What Smith doesn't tell us is that Gillard's rise to the top has been aided and abetted by the right wing of the ALP and by big business which has long been dissatisfied with Kevin Rudd.
Big business cheerleaders like Alan Jones have described Gillard as 'one smart lady' and a lady 'who should be running the country'.
I'm sure Smith agrees with this assessment.
Let's make it clear. Gillard is not a liberal and she certainly isn't a socialist.
As one Australian commentator has written of her:
'Real Labor lefties split their sides laughing back then to see Gillard portrayed as a dangerous socialist, because they knew from experience that the ambitious Member for Lalor was about as pragmatic as they come … Her strategic alliance with first one right-wing Labor leader (Simon Crean) and then another (Mark Latham) swung her up through the monkey-bars of the parliamentary Labor Party and amassed her sufficient influence to anoint a third: Kevin Rudd.
“She does not intend to grow old as one of those Labor pollies of whom it is said that they could have made a terrific leader had they not had the misfortune to be from the Labor Left.'
The woman that Mike Smith says will put the ALP 'on the right path again' has been an arch-opponent of a raft of progressive issues.
She has also displayed a marked hostility to the trade union movement.
Gillard has boasted that Labor’s industrial relations laws has resulted in the lowest rate of increase in wages since 1998.
At last year's conference of the Australian Council of Trade Unions delegates heckled her when she rose to address the conference.
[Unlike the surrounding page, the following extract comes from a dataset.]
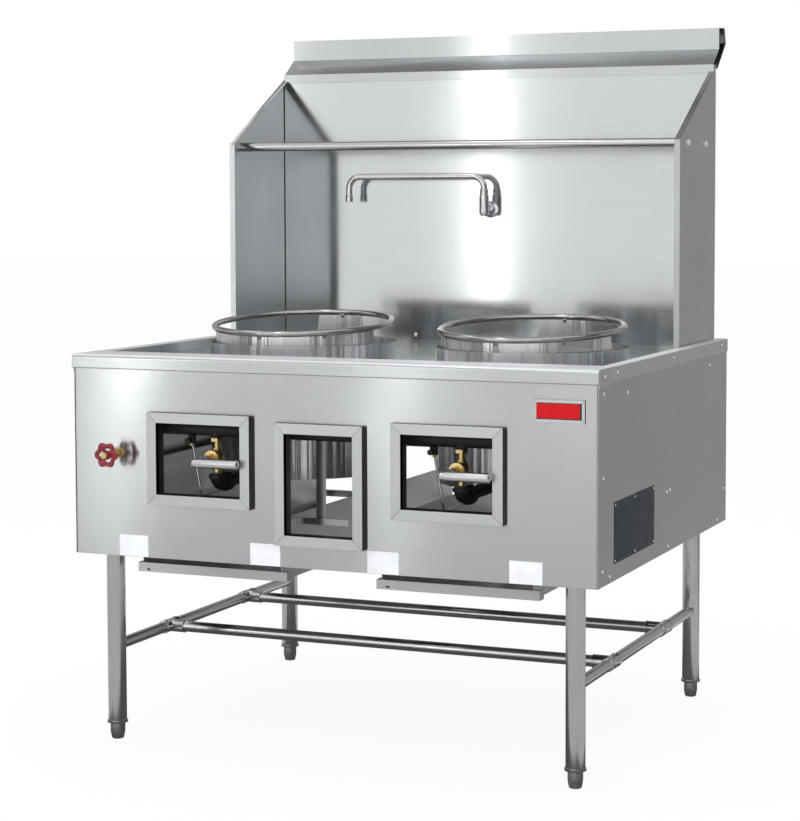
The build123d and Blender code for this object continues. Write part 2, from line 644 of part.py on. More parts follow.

Some delegates held up placards that portrayed her as Margaret Thatcher.
Her first act as Prime Minister has been to backpedal on plans to impose a 'super profit tax' on the mining industry.
This is the beginning of the sellout to corporate interests and it is little wonder that mining stocks shot up in price today.
This leadership change is all about saving the ALP from defeat in the coming federal election. The decision-making was made by the Labor power brokers and it has nothing to do with implementing changes that will directly improve the lives of ordinary Australians.
There will be no change in Labor's failed economic and social policies.
None of this though matters to Mike Smith.
His praise for Julia Gillard is atrocious but not surprising.